Compte tenu de ces considérations, nous portons les accusations publiques suivantes à l’encontre votre rédaction:

  • Nous vous accusons de soutenir ouvertement, par une prétendue « neutralité », l’extension de régimes dictatoriaux et négationnistes aux portes de l’Europe ;
  • Nous vous accusons de minimiser volontairement :

o  les conséquences des bombardements incessants contre les villes peuplées du Haut-Karabakh ;

o   l’utilisation par l’Azerbaïdjan et la Turquie d’armes prohibées, telles les bombes à sous-munition ;

o   l’utilisation de mercenaires et de djihadistes importés par la Turquie dans la région. 

  • Nous vous accusons de banaliser et de diffuser sans filtre les propos haineux des dirigeants turcs et azéris à l’encontre des Arméniens.
  • Nous vous accusons, pour l’avenir, de banaliser et de donner un blanc-seing aux entreprises violentes des régimes dictatoriaux d’Erdogan et d’Aliev.
  • Nous vous accusons de soutenir par votre « neutralité » les projets d’épuration ethnique des Arméniens du Haut-Karabakh et au-delà, qui sont déjà en cours.

En tant que citoyens belges et européens d’origine arménienne, gardiens de la mémoire du génocide perpétré contre les Arméniens en 1915, et de toutes les exactions subies par le peuple arménien, il est de notre devoir de rester extrêmement vigilant par rapport aux développements actuels dans la région.
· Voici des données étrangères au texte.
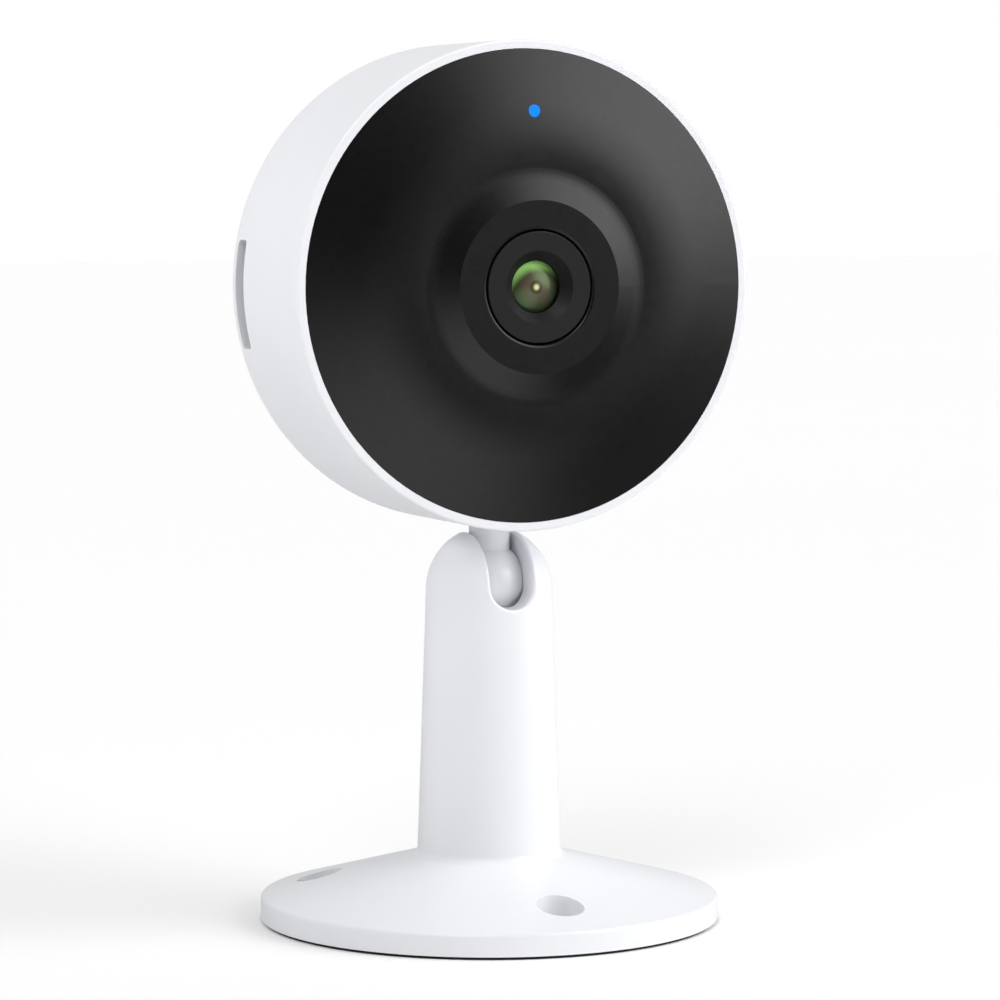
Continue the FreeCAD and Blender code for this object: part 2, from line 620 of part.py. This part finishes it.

Il est également du devoir des organes de presse des pays occidentaux de se montrer à la hauteur de leur rang et de ne pas se cantonner à une prétendue neutralité face à la violence inacceptable déclenchée par la Turquie d’Erdogan et de l’Azerbaïdjan d’Aliev.

Nous condamnons donc fermement le traitement médiatique actuel du conflit et appelons votre rédaction à reconsidérer de toute urgence son attitude vis-à-vis de ce conflit.Nous exhortons entre autres votre rédaction à prendre en considération le danger imminent et grave auquel sont confrontés les Arméniens du Haut-Karabakh, et à relayer les informations pertinentes à ce sujet.